** BEGIN **

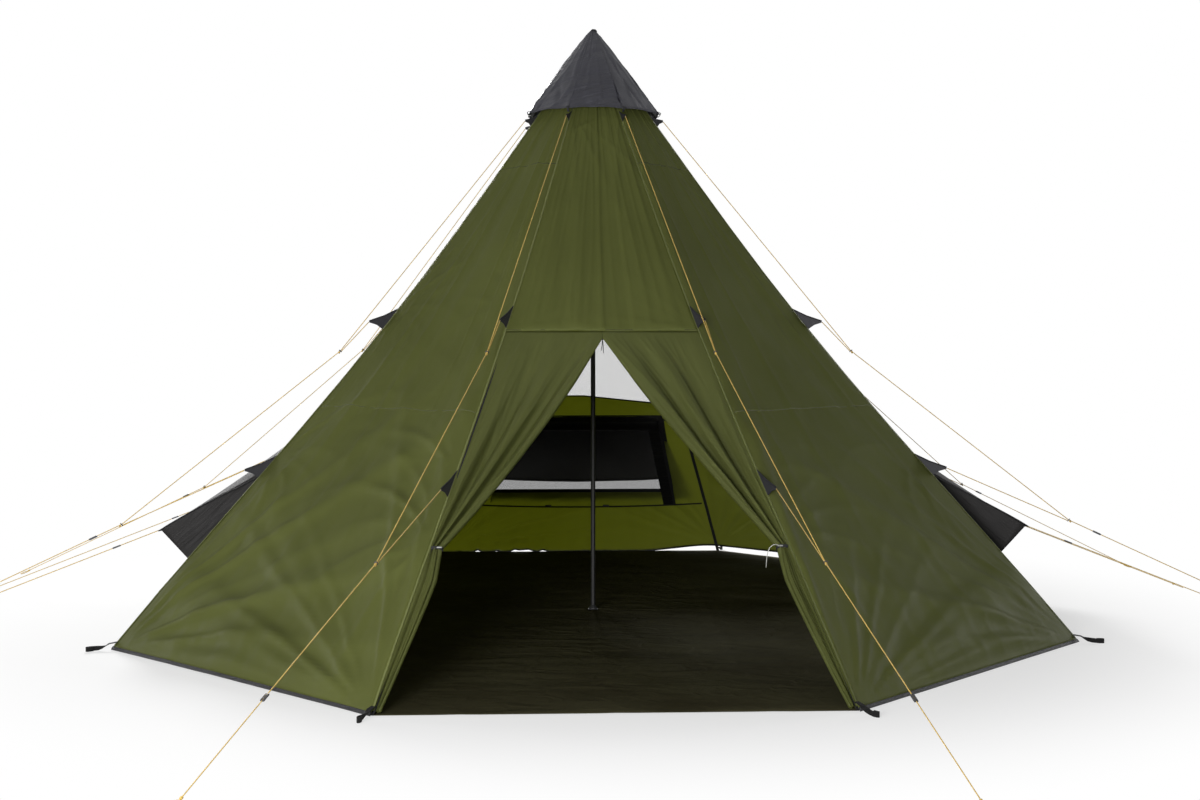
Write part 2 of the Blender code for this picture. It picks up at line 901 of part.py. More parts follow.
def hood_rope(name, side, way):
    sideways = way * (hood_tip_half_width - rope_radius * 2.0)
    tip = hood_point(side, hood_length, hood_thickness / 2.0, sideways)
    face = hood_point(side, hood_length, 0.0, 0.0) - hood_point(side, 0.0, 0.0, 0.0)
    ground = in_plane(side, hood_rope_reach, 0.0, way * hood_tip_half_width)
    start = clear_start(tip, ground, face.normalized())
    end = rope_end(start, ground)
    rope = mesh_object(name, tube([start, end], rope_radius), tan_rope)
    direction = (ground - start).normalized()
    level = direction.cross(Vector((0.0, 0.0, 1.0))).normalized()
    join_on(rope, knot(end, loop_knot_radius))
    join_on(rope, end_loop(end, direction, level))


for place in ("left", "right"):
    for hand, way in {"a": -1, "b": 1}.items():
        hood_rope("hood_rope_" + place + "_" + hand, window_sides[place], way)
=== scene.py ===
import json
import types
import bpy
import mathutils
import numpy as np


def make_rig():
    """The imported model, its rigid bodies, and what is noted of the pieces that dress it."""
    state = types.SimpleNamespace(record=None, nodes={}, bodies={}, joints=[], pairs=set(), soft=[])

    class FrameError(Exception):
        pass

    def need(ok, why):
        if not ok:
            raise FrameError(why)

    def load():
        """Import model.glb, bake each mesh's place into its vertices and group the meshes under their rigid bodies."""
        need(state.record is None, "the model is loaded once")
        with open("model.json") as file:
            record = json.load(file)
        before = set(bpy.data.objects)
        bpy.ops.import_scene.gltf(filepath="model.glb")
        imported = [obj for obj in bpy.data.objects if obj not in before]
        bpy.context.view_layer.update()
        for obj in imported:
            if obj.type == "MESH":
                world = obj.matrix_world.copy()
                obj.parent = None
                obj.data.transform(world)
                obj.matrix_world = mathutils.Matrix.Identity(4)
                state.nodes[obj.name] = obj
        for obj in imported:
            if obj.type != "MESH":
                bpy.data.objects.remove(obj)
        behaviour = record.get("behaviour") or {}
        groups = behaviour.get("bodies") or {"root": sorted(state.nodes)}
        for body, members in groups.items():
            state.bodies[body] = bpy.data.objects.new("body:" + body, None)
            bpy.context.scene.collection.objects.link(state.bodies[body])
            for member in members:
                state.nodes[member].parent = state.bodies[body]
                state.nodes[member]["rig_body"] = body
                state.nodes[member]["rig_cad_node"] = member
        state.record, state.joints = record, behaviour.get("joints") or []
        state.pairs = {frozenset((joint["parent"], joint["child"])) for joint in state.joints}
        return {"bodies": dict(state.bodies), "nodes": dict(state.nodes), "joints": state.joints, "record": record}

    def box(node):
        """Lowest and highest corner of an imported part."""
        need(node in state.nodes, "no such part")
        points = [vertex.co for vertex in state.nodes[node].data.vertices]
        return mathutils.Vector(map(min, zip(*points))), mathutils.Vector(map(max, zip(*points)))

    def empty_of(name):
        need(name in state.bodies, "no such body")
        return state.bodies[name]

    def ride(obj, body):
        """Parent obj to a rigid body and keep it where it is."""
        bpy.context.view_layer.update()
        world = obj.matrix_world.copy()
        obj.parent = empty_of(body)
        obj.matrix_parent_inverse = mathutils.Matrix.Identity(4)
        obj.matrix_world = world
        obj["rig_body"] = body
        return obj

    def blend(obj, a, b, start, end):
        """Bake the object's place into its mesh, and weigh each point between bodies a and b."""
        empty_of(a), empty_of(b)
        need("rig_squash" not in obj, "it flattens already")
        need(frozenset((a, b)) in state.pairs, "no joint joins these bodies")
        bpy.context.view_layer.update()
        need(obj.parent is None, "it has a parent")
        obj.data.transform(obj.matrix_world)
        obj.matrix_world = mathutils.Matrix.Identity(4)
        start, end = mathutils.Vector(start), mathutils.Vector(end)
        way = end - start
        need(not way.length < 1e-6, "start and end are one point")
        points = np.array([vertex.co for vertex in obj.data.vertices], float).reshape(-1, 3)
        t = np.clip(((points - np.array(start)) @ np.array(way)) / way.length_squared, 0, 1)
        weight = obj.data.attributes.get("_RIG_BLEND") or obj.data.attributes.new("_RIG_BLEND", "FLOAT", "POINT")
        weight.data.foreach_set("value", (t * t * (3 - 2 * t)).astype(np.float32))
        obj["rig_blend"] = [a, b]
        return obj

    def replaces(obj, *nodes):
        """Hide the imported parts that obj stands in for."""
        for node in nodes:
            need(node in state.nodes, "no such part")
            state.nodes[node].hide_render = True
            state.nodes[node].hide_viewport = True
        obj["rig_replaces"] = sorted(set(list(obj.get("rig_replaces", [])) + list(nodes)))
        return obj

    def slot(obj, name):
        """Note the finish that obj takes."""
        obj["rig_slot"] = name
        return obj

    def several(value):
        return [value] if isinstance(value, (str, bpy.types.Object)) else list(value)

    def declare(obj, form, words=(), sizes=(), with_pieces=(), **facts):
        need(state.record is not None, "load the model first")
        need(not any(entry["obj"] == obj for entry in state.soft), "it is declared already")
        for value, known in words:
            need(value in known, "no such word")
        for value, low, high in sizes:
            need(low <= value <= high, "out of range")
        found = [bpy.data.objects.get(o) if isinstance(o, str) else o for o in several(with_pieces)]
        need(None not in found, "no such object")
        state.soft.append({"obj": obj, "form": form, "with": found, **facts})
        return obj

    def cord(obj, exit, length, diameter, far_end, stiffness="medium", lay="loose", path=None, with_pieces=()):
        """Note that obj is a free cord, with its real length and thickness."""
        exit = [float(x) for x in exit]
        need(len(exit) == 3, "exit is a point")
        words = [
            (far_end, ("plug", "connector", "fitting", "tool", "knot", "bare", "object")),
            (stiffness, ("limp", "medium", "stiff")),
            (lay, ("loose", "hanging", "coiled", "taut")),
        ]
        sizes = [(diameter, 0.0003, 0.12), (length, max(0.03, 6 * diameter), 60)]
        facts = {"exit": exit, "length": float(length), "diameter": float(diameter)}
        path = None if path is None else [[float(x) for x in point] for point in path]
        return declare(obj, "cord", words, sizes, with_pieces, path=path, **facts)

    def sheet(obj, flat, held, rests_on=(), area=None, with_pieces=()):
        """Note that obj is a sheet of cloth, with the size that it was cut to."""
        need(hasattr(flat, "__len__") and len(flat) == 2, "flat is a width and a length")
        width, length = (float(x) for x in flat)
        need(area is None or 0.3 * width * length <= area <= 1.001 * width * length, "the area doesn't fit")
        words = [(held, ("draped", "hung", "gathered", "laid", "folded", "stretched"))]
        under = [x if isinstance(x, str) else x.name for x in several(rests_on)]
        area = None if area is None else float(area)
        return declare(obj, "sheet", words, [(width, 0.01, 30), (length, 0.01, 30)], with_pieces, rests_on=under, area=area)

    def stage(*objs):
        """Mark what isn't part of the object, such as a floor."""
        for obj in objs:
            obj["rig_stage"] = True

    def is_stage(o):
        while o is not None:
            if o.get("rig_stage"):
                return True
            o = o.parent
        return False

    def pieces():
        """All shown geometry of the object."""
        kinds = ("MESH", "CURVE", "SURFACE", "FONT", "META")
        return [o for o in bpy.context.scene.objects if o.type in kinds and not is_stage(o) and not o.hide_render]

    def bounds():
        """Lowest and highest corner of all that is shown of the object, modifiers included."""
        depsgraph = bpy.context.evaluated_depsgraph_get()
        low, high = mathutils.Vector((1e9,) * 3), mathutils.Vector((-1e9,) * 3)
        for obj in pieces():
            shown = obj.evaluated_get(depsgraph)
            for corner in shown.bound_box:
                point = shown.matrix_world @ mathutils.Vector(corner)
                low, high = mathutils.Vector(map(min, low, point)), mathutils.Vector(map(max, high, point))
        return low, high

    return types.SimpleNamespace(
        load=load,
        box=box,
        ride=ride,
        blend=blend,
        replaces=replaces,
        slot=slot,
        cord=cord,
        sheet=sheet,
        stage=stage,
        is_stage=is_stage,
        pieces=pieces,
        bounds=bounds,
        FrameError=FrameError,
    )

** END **

• THE EXERCISE
Quote the data above from the line containing "for place in" to the line containing "bpy.context.scene.collection.objects.link(state.bodies[body])", inclusive, and stop.

• REPLY
for place in ("left", "right"):
    for hand, way in {"a": -1, "b": 1}.items():
        hood_rope("hood_rope_" + place + "_" + hand, window_sides[place], way)
=== scene.py ===
import json
import types
import bpy
import mathutils
import numpy as np


def make_rig():
    """The imported model, its rigid bodies, and what is noted of the pieces that dress it."""
    state = types.SimpleNamespace(record=None, nodes={}, bodies={}, joints=[], pairs=set(), soft=[])

    class FrameError(Exception):
        pass

    def need(ok, why):
        if not ok:
            raise FrameError(why)

    def load():
        """Import model.glb, bake each mesh's place into its vertices and group the meshes under their rigid bodies."""
        need(state.record is None, "the model is loaded once")
        with open("model.json") as file:
            record = json.load(file)
        before = set(bpy.data.objects)
        bpy.ops.import_scene.gltf(filepath="model.glb")
        imported = [obj for obj in bpy.data.objects if obj not in before]
        bpy.context.view_layer.update()
        for obj in imported:
            if obj.type == "MESH":
                world = obj.matrix_world.copy()
                obj.parent = None
                obj.data.transform(world)
                obj.matrix_world = mathutils.Matrix.Identity(4)
                state.nodes[obj.name] = obj
        for obj in imported:
            if obj.type != "MESH":
                bpy.data.objects.remove(obj)
        behaviour = record.get("behaviour") or {}
        groups = behaviour.get("bodies") or {"root": sorted(state.nodes)}
        for body, members in groups.items():
            state.bodies[body] = bpy.data.objects.new("body:" + body, None)
            bpy.context.scene.collection.objects.link(state.bodies[body])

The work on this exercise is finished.